* **Stored data**:

---+---

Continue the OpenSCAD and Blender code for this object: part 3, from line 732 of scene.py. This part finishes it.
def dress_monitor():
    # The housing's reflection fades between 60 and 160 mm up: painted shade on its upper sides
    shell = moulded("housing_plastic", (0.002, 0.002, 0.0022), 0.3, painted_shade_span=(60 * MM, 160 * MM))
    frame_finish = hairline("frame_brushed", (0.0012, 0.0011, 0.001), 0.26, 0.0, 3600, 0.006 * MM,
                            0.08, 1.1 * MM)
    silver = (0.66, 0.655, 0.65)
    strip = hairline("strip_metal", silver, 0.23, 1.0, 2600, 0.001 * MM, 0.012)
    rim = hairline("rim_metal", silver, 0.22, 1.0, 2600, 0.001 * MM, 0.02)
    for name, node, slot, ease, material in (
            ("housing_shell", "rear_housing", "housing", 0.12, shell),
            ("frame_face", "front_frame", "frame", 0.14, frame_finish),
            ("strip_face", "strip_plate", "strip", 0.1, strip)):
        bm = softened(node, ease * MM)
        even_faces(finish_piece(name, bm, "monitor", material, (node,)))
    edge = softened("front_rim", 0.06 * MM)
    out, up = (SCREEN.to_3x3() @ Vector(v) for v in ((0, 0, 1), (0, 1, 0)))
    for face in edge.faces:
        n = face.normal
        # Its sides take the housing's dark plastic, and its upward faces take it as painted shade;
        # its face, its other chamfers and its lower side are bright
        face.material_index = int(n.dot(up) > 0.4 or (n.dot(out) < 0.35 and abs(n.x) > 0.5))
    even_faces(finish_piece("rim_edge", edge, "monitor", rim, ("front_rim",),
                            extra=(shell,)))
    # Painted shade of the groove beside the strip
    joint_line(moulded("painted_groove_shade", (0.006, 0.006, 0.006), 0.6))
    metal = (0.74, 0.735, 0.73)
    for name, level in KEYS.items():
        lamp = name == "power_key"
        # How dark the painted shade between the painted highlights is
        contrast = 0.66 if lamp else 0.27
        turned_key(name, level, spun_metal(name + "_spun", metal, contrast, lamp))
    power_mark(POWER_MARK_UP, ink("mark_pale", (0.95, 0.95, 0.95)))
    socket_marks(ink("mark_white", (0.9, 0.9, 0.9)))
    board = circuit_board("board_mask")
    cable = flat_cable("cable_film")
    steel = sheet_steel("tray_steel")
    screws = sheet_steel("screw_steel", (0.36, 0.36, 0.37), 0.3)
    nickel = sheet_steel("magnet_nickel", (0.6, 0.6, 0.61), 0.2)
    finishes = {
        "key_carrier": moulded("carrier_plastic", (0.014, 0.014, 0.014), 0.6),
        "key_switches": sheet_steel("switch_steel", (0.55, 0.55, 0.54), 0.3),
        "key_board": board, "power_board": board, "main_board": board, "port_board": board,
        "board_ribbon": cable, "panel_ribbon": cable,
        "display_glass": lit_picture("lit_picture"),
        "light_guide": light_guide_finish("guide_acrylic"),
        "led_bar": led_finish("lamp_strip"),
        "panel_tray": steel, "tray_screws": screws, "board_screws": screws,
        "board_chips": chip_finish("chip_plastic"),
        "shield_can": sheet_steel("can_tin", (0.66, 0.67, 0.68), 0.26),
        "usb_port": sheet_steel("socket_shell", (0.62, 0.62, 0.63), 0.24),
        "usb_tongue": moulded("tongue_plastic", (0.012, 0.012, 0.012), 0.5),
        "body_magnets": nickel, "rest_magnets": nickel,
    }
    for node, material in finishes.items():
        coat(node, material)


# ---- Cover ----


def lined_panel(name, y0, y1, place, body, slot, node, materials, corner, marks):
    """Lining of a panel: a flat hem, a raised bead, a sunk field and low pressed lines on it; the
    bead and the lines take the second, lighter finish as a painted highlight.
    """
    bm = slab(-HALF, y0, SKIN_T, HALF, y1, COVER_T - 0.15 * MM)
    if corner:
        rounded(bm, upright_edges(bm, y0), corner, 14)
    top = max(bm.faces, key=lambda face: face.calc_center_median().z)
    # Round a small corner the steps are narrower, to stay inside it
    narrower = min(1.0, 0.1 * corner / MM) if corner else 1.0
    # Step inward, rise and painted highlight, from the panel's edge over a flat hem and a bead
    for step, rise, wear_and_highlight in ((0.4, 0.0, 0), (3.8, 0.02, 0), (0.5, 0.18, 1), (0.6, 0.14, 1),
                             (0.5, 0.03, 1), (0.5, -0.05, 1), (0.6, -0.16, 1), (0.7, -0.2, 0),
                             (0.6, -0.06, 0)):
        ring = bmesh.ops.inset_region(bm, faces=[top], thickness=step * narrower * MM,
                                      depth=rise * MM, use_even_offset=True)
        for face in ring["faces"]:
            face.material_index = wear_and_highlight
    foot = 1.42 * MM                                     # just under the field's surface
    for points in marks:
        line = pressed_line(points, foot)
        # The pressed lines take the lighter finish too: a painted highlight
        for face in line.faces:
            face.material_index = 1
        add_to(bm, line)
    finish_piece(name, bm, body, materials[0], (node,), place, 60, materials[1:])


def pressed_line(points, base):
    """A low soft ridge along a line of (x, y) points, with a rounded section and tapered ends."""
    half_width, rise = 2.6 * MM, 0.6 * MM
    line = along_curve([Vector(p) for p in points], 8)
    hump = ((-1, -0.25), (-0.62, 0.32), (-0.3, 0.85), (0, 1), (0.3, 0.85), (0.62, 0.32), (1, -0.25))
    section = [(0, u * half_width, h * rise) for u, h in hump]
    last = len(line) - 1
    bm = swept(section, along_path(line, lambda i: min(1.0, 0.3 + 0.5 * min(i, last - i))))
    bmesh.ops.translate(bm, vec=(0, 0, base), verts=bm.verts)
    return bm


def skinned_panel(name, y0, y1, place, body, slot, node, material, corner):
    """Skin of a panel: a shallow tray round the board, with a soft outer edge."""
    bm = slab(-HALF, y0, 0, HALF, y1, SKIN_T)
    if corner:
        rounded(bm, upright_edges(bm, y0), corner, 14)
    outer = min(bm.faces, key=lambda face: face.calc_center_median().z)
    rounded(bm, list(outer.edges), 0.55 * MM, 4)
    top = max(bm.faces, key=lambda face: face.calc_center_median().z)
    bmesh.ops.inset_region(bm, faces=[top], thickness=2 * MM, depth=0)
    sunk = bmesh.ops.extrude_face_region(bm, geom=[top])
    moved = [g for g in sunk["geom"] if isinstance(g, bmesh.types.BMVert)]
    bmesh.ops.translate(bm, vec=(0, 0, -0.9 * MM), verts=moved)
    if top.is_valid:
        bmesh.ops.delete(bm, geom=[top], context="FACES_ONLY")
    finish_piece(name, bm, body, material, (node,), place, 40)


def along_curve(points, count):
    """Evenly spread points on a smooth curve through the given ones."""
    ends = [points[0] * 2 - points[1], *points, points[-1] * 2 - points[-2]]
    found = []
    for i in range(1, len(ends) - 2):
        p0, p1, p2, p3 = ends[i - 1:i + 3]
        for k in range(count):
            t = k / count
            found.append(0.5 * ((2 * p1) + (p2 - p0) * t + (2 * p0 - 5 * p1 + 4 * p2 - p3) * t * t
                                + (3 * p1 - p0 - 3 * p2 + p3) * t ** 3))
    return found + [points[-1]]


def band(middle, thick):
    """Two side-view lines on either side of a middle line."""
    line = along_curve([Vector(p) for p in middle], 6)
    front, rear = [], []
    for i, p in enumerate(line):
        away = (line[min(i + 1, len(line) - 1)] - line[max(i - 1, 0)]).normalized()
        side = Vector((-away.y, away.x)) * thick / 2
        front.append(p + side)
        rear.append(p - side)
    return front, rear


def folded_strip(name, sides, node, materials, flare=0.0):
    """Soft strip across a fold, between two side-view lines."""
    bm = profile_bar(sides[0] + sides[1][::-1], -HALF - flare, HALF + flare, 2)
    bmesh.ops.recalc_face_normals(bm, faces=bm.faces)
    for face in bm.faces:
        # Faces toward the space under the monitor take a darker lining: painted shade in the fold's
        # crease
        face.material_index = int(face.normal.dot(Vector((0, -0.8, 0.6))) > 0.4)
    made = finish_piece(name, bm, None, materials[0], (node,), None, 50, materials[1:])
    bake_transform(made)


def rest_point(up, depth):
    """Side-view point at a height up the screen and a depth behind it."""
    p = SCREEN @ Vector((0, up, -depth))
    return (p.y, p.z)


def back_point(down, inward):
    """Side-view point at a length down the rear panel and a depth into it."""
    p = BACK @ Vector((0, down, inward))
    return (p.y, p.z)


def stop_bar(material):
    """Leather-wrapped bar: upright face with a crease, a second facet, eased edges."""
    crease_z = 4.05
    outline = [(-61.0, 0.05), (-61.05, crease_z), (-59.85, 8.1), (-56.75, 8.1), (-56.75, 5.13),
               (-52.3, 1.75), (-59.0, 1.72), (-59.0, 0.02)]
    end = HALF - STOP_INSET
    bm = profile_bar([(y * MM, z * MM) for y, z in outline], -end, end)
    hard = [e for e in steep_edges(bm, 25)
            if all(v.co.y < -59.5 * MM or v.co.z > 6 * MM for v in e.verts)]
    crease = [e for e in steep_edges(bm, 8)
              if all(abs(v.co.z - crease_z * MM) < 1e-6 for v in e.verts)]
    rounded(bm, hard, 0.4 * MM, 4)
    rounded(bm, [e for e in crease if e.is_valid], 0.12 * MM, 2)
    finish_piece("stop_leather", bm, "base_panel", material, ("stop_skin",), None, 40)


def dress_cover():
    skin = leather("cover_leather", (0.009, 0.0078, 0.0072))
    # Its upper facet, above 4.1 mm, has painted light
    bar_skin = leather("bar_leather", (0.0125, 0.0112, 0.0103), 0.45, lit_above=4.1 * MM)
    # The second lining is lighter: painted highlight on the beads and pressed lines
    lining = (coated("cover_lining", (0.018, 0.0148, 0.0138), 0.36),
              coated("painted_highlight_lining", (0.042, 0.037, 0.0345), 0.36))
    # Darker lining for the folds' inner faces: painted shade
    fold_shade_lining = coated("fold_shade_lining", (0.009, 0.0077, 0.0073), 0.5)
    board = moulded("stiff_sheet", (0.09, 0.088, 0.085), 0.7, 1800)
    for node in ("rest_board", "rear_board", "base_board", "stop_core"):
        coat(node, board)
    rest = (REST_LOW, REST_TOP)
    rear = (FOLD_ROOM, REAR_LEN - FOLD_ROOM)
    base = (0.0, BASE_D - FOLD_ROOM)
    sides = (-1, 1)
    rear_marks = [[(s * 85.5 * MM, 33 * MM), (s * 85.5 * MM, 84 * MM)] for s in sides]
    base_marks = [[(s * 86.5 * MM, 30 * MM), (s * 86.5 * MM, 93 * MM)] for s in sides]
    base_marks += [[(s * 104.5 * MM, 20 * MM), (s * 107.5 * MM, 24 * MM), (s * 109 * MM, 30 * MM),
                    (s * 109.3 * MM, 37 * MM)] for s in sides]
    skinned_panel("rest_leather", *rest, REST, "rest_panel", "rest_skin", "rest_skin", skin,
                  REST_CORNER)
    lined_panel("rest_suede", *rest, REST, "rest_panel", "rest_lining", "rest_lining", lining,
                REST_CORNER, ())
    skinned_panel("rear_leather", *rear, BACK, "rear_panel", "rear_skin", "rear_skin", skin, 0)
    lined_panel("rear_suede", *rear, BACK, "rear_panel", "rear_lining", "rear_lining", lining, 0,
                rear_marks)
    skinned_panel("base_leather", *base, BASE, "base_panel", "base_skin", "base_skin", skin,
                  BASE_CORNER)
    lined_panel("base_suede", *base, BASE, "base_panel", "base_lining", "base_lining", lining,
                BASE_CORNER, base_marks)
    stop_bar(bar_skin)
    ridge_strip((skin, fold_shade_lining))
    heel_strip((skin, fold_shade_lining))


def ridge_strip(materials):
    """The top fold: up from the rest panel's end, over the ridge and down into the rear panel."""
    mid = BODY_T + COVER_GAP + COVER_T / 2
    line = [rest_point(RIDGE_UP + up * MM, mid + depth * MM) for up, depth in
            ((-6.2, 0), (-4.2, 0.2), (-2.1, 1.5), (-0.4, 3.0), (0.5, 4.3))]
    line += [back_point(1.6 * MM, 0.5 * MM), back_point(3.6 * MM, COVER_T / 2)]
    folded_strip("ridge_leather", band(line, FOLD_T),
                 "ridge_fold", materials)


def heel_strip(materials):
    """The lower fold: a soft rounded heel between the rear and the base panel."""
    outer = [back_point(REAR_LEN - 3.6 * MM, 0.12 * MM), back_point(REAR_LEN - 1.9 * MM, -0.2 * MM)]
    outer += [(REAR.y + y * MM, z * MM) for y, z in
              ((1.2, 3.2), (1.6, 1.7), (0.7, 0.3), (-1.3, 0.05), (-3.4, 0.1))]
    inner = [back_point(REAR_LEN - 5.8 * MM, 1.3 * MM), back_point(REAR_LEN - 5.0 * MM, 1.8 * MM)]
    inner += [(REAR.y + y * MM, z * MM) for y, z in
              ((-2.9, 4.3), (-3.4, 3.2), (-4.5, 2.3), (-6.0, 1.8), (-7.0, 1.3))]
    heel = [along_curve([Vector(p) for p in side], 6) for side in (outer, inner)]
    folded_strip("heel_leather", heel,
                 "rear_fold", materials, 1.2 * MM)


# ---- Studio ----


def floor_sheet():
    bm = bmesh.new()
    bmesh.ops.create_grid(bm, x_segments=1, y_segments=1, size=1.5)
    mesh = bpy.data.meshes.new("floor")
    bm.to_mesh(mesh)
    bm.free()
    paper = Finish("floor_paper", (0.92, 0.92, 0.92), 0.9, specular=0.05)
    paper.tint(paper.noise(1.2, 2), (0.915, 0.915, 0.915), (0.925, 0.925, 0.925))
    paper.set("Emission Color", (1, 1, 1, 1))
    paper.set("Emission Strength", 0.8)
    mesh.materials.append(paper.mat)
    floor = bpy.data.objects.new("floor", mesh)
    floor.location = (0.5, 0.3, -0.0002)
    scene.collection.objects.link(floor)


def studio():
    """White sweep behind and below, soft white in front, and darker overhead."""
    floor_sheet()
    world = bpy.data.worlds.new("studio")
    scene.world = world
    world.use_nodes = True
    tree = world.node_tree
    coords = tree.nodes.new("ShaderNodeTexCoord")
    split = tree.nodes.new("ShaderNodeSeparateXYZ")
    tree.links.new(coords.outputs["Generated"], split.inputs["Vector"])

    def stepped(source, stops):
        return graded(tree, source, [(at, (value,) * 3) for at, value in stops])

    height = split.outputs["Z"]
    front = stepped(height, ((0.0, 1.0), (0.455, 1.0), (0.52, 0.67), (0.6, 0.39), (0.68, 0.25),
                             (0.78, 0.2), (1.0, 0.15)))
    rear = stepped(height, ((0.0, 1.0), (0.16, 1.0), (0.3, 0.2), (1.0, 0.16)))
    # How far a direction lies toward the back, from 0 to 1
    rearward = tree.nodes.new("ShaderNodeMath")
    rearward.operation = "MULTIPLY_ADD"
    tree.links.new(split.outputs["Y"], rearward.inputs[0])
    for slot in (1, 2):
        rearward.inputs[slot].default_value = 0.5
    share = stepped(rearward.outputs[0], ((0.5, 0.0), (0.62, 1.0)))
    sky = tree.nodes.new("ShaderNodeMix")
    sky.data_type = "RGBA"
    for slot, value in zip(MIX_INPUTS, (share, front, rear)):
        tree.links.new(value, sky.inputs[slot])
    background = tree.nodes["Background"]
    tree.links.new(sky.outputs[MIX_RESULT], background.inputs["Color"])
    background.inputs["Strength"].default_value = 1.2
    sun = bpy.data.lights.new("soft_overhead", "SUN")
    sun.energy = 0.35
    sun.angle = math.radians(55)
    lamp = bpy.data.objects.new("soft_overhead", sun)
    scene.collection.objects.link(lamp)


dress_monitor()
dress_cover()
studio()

---+---

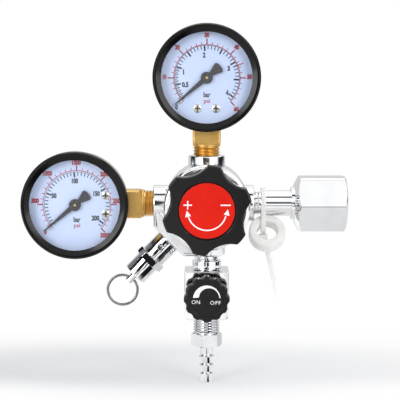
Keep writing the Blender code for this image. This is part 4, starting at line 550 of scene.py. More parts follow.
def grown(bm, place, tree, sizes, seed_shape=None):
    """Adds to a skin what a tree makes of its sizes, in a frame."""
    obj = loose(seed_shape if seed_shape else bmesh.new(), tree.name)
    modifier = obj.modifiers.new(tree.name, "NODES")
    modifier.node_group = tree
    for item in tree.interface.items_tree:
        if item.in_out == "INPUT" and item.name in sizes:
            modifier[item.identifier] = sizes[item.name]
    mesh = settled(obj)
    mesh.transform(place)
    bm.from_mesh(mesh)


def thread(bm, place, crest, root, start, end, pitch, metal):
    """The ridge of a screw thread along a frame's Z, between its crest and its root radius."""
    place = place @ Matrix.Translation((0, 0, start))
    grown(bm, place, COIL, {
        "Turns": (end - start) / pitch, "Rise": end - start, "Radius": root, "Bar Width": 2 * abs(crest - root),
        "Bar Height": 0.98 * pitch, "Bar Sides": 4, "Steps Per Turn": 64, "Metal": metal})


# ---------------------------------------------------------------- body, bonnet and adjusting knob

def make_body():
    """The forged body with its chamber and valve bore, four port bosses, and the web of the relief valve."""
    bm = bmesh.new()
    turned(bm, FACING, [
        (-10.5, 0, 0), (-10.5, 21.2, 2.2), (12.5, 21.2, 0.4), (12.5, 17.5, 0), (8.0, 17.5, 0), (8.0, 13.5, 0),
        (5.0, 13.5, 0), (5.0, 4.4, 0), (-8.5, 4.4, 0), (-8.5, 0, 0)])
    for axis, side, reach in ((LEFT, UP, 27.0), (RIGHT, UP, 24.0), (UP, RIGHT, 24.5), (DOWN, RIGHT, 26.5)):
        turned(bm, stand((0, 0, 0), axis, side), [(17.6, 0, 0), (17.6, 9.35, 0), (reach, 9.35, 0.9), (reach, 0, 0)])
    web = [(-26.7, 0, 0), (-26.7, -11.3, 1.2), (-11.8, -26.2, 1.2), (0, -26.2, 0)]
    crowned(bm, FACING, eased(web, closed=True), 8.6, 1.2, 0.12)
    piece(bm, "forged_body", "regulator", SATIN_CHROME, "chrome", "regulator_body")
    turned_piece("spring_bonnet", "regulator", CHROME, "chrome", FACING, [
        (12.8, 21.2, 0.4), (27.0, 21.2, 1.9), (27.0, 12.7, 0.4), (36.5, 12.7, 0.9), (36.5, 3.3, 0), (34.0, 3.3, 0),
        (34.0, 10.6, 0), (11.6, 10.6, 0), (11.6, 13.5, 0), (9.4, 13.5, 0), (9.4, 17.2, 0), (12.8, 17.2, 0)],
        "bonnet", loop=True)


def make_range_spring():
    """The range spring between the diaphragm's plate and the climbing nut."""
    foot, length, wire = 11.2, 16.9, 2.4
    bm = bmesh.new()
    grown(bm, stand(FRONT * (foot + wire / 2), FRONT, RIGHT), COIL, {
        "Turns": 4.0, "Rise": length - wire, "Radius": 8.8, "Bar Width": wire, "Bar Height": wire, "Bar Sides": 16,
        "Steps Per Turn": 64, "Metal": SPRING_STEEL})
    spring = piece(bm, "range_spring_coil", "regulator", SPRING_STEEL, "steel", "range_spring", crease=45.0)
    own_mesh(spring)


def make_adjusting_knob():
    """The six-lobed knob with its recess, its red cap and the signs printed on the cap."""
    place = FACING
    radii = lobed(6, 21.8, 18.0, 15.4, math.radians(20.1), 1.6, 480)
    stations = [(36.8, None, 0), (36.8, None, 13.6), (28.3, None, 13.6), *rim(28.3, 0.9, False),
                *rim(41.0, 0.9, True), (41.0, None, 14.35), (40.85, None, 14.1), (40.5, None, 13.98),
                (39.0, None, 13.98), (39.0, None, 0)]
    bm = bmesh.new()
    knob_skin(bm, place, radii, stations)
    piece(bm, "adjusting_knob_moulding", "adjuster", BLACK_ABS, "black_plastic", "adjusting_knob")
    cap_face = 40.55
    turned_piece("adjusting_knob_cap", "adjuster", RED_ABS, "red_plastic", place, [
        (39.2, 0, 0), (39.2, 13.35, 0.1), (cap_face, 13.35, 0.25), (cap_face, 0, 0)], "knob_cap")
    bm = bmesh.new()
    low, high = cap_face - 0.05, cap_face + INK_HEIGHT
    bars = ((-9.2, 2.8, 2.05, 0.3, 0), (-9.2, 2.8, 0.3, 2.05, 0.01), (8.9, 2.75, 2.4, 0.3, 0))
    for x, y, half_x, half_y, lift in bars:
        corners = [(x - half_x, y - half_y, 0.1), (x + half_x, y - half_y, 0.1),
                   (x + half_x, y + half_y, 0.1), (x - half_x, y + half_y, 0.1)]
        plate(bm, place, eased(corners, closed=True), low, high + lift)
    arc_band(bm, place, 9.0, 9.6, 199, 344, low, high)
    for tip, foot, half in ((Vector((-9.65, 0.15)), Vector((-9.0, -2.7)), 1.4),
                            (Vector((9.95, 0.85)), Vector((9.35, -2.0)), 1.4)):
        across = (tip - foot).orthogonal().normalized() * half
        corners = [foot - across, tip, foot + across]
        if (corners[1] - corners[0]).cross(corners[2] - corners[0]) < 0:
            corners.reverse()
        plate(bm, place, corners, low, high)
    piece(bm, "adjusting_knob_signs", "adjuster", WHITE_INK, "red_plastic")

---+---

* **Required work**:
Return exactly the lines above from the line that has "Keep writing the" through the line that has "bm.from_mesh(mesh)", inclusive, and nothing else.

* **Result for this exercise**:
Keep writing the Blender code for this image. This is part 4, starting at line 550 of scene.py. More parts follow.
def grown(bm, place, tree, sizes, seed_shape=None):
    """Adds to a skin what a tree makes of its sizes, in a frame."""
    obj = loose(seed_shape if seed_shape else bmesh.new(), tree.name)
    modifier = obj.modifiers.new(tree.name, "NODES")
    modifier.node_group = tree
    for item in tree.interface.items_tree:
        if item.in_out == "INPUT" and item.name in sizes:
            modifier[item.identifier] = sizes[item.name]
    mesh = settled(obj)
    mesh.transform(place)
    bm.from_mesh(mesh)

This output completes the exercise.